======== Data records ========

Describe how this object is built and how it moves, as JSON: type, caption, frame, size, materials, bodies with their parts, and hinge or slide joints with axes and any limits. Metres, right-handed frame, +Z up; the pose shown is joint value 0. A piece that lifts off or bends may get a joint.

========
======== Data records ========

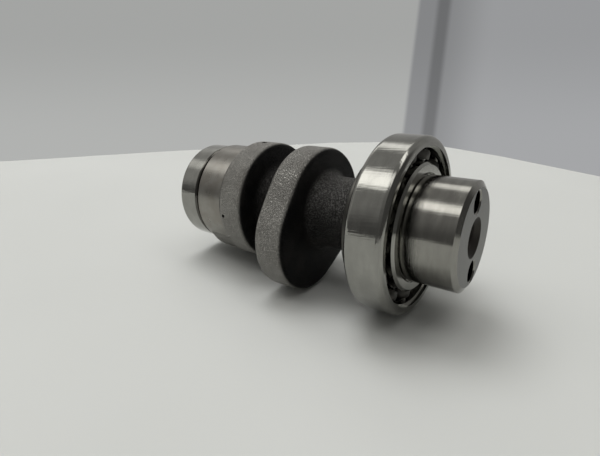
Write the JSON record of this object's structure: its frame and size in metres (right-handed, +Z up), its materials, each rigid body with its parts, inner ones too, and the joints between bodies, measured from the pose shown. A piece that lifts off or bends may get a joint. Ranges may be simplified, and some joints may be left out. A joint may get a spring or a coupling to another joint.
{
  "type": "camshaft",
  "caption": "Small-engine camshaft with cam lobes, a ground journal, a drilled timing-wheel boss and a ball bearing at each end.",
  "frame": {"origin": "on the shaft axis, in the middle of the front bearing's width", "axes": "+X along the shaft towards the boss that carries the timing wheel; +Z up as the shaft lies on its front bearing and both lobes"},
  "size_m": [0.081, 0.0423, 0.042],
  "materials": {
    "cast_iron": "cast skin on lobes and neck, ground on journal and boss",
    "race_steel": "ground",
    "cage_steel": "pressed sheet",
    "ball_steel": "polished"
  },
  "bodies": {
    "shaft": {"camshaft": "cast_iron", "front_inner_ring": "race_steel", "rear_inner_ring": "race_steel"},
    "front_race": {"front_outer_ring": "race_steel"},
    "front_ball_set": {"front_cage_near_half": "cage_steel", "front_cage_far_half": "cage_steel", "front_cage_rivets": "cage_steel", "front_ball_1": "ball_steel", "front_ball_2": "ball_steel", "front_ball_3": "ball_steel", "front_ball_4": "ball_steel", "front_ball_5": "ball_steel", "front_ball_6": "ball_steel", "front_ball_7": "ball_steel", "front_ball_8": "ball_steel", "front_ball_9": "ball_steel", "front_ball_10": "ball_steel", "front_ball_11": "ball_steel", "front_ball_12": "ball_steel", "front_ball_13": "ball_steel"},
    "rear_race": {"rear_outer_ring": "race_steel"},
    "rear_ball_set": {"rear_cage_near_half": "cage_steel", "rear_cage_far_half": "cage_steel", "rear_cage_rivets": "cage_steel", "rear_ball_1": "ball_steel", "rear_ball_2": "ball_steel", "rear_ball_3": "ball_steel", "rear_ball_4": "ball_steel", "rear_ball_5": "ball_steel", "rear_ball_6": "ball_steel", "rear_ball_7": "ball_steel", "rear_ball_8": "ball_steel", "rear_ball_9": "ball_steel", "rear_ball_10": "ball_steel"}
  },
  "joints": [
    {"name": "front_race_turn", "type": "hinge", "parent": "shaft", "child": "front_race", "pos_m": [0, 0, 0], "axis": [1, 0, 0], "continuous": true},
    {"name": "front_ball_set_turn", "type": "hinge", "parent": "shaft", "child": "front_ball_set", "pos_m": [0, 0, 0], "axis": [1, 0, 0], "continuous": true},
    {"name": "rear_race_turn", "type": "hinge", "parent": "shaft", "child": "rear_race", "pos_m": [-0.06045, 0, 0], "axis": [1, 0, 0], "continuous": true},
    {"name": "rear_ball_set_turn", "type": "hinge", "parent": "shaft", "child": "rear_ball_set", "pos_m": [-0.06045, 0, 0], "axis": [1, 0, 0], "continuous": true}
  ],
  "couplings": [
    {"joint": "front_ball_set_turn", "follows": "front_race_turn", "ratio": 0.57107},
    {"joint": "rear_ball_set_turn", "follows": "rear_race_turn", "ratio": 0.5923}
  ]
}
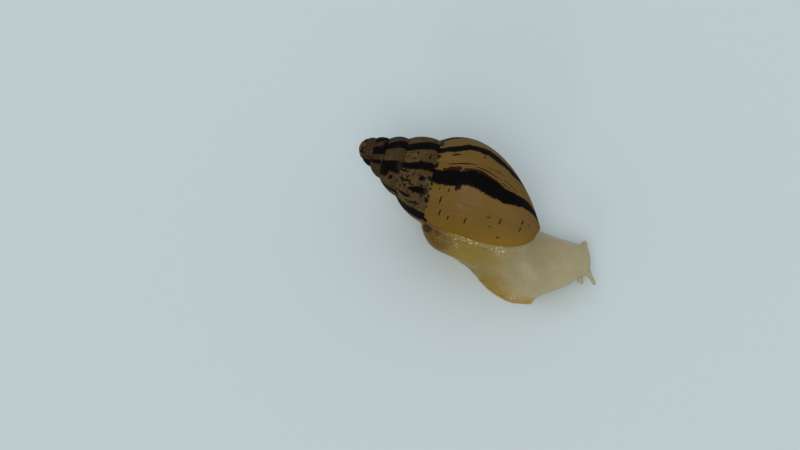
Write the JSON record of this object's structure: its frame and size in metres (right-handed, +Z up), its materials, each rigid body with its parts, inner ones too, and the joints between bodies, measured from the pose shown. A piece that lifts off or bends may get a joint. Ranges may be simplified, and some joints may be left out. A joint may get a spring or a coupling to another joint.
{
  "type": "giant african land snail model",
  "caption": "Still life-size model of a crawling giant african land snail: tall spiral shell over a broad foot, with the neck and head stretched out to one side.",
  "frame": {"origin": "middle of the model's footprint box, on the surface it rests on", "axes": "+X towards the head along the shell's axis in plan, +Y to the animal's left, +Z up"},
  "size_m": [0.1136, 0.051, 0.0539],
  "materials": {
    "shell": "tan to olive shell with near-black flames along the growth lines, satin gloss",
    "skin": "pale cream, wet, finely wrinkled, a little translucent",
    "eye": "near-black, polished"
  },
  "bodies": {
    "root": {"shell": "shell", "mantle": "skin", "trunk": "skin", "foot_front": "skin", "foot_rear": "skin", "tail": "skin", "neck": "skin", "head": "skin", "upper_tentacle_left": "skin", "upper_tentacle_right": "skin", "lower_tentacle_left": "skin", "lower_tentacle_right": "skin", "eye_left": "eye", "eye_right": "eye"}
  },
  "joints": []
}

========

:: Goal ::
Go through the material line by line. Show each line that contains the string "frame".

:: Solution to this task ::
Describe how this object is built and how it moves, as JSON: type, caption, frame, size, materials, bodies with their parts, and hinge or slide joints with axes and any limits. Metres, right-handed frame, +Z up; the pose shown is joint value 0. A piece that lifts off or bends may get a joint.
Write the JSON record of this object's structure: its frame and size in metres (right-handed, +Z up), its materials, each rigid body with its parts, inner ones too, and the joints between bodies, measured from the pose shown. A piece that lifts off or bends may get a joint. Ranges may be simplified, and some joints may be left out. A joint may get a spring or a coupling to another joint.
  "frame": {"origin": "on the shaft axis, in the middle of the front bearing's width", "axes": "+X along the shaft towards the boss that carries the timing wheel; +Z up as the shaft lies on its front bearing and both lobes"},
Write the JSON record of this object's structure: its frame and size in metres (right-handed, +Z up), its materials, each rigid body with its parts, inner ones too, and the joints between bodies, measured from the pose shown. A piece that lifts off or bends may get a joint. Ranges may be simplified, and some joints may be left out. A joint may get a spring or a coupling to another joint.
  "frame": {"origin": "middle of the model's footprint box, on the surface it rests on", "axes": "+X towards the head along the shell's axis in plan, +Y to the animal's left, +Z up"},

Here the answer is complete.